As the weather warms up, it is time to start thinking about summer interns. I found my passion for demand generation and marketing automation platforms (MAP) through a summer internship and you may also find your next new hire the same way.
Who to hire and what to look for in an intern? As part of any fast-growing marketing, software of consulting firm, there are many diverse roles necessary to power the team. However, before you go searching for your summer intern, define what position or role you need to fill and identify the skills necessary to be successful in that position. Essentially, like any good hire, you need to understand what it is you are looking for in terms of talent or skills, knowing that an intern is there to learn, to grow, but also to fill a need.
Are you in need of a marketing automation intern or perhaps a designer or a writer for social media and content marketing? Don’t look in just the typical places for your interns (marketing or business schools); rather, scour the campus and related campus services. You’ll find great candidates from the business school, to the engineering school or the math, sciences and journalism schools, too. The important thing is to understand what the students’ educational backgrounds are and to clearly communicate in the interviewing process how those skills align with the internship role you’re hiring for. Not every journalism student is the right fit for a content marketing internship, nor is every computer science student a good fit for a marketing automation intern.
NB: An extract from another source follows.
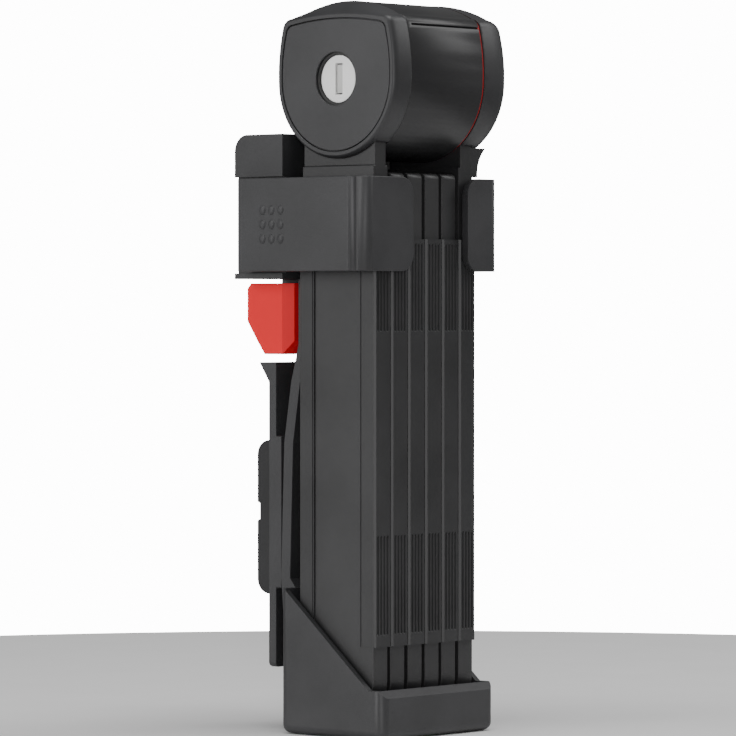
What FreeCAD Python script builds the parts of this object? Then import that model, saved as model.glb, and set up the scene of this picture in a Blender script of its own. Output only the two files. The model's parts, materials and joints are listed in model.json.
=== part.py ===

Here are three tips to finding the perfect summer intern:
Marketing majors can be interested in a variety of specializations: sales, branding, communications and marketing research to name a few. Remember, students don’t learn about scoring models, progressive profiling, content marketing or nurture programs in their studies. What they learn is the push/pull theory, adoption curves, Porter five force analysis and two guys named Ansoff and Maslow. Although it is likely not an exact match, realize these are the foundations of marketing and demand generation. It is necessary to identify the candidates that would be able to translate their current studies into new skills and ways of thinking to bring both personal and professional satisfaction from a role that incorporates it all while helping to build your organization.
If you are looking at engineering students, the role you are hiring for is a critical thinker as they will be learning about building and integrating major business processes. In marketing automation, every day is about work flow, technology integrations and analytics that students can untangle and optimize! It is important to outline key core competencies required for the job and understand that current skill may not be an exact match- it is about ability to learn and transfer current skills into new skills. In your interviews identify those who are truly open to learning about different types of technology and stress the importance that reporting and metrics play in you success. No modern marketer will be successful without understanding basic reporting and metrics.
As Demand Generation Strategy is enabled by technology, these students must be able to quickly learn the in’s-and-out’s of what marketing automation platforms are capable of. They need to understand and read the language of customer relationship management (CRM) and third-party connectors to really drive the alignment between marketing and sales. Whether your organization is just starting with marketing automation or has been using it for years, these students will help you to optimize the inner gears of your systems while obtaining invaluable experiences with up-and-coming technologies.
Internships are a great way to expand your bandwidth, give experience to those hungry for it and potentially find your next new hire. Don’t be afraid to diversify your search into different schools or areas because you never know what talent is out there. Think about those students still in school as well as new graduates. Just understand, interns require a commitment from an internal resource, they are seeking positions to learn and gain new skills and those skills need to be taught. Interns are an excellent way to identify local talent, fill any gaps in your team temporarily or permanently and may even help you develop your next new hire. However, the key is finding the intern that has the capacity to learn and grow and is hungry for experience.